Output every line below without omitting or altering anything.

:: DATA EXCERPT ::

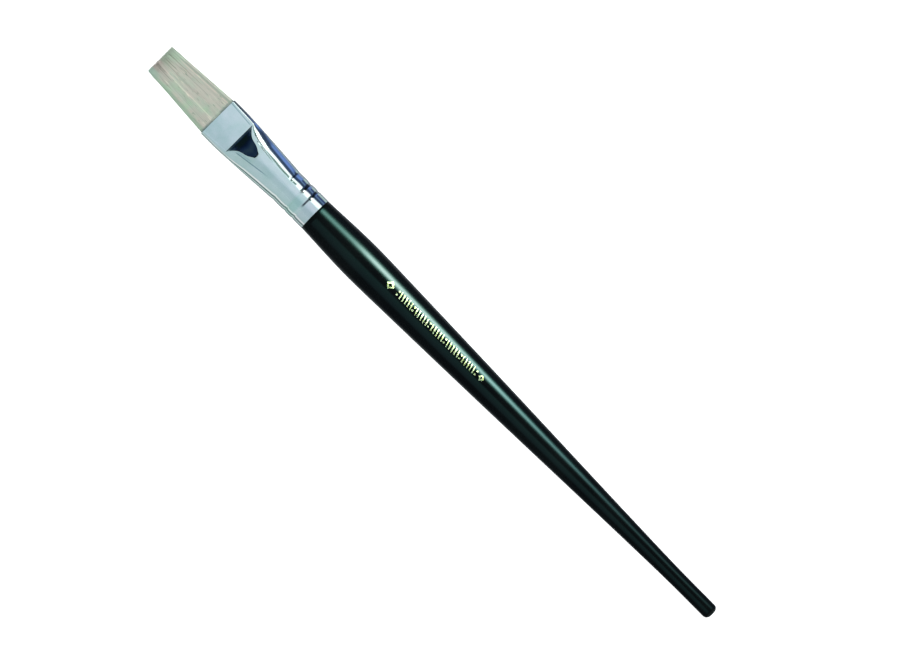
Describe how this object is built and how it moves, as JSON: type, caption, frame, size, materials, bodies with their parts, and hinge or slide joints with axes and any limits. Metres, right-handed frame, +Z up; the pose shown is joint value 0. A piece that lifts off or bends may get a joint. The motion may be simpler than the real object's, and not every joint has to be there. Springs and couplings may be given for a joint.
{
  "type": "flat bristle paint brush",
  "caption": "Long-handled flat bristle brush: square-cut tuft, pressed metal ferrule with rolled crimps and a tapered lacquered wooden handle.",
  "frame": {"origin": "bottom centre of the whole brush's box, under the handle; the belly's lowest line is at z = 0", "axes": "+X along the brush towards the bristle tips, Y across the flat tuft, +Z up through the tuft's thickness"},
  "size_m": [0.34, 0.0208, 0.0184],
  "materials": {
    "handle_wood": "bare turned wood",
    "black_lacquer": "deep black gloss",
    "gold_foil": "hot-stamped foil",
    "nickel": "bright nickel plate",
    "handle_glue": "cured adhesive",
    "setting_resin": "cured resin",
    "binding_thread": "waxed thread",
    "bristle": "natural hog bristle"
  },
  "bodies": {
    "handle": {"wooden_handle": "handle_wood", "lacquer_coat": "black_lacquer", "foil_imprint": "gold_foil", "ferrule": "nickel", "handle_glue": "handle_glue", "setting_resin": "setting_resin", "binding_thread": "binding_thread", "bristle_heel_left": "bristle", "bristle_heel_right": "bristle"},
    "tuft": {"bristle_toe_left": "bristle", "bristle_toe_right": "bristle"}
  },
  "joints": [
    {"name": "tuft_flex", "type": "hinge", "parent": "handle", "child": "tuft", "pos_m": [0.1427, 0, 0.0092], "axis": [0, 1, 0], "range_deg": [-25, 25], "stiffness_Nm_per_rad": 0.1}
  ]
}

:::

THE COMPLETED TASK ::
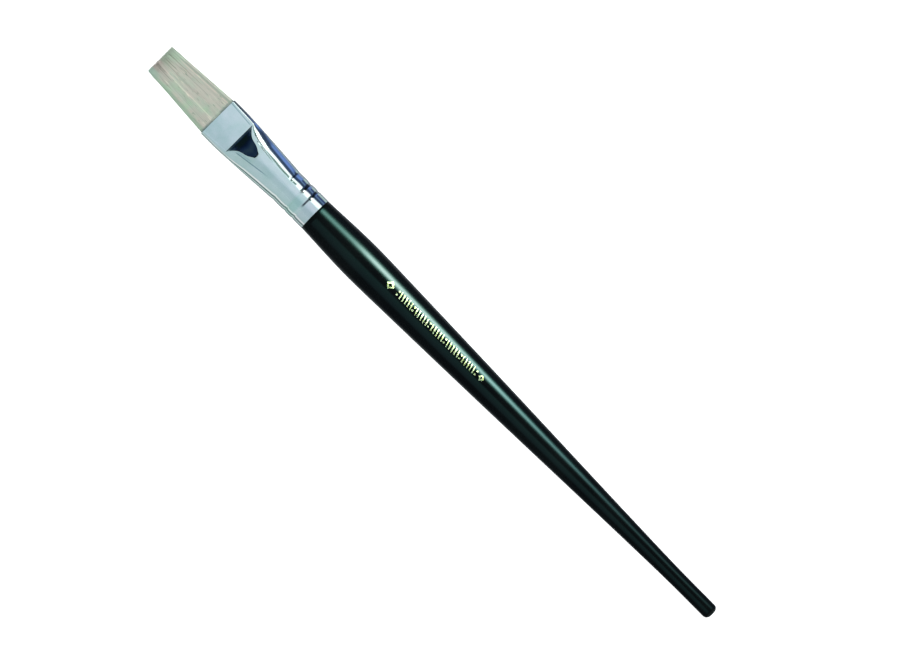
Describe how this object is built and how it moves, as JSON: type, caption, frame, size, materials, bodies with their parts, and hinge or slide joints with axes and any limits. Metres, right-handed frame, +Z up; the pose shown is joint value 0. A piece that lifts off or bends may get a joint. The motion may be simpler than the real object's, and not every joint has to be there. Springs and couplings may be given for a joint.
{
  "type": "flat bristle paint brush",
  "caption": "Long-handled flat bristle brush: square-cut tuft, pressed metal ferrule with rolled crimps and a tapered lacquered wooden handle.",
  "frame": {"origin": "bottom centre of the whole brush's box, under the handle; the belly's lowest line is at z = 0", "axes": "+X along the brush towards the bristle tips, Y across the flat tuft, +Z up through the tuft's thickness"},
  "size_m": [0.34, 0.0208, 0.0184],
  "materials": {
    "handle_wood": "bare turned wood",
    "black_lacquer": "deep black gloss",
    "gold_foil": "hot-stamped foil",
    "nickel": "bright nickel plate",
    "handle_glue": "cured adhesive",
    "setting_resin": "cured resin",
    "binding_thread": "waxed thread",
    "bristle": "natural hog bristle"
  },
  "bodies": {
    "handle": {"wooden_handle": "handle_wood", "lacquer_coat": "black_lacquer", "foil_imprint": "gold_foil", "ferrule": "nickel", "handle_glue": "handle_glue", "setting_resin": "setting_resin", "binding_thread": "binding_thread", "bristle_heel_left": "bristle", "bristle_heel_right": "bristle"},
    "tuft": {"bristle_toe_left": "bristle", "bristle_toe_right": "bristle"}
  },
  "joints": [
    {"name": "tuft_flex", "type": "hinge", "parent": "handle", "child": "tuft", "pos_m": [0.1427, 0, 0.0092], "axis": [0, 1, 0], "range_deg": [-25, 25], "stiffness_Nm_per_rad": 0.1}
  ]
}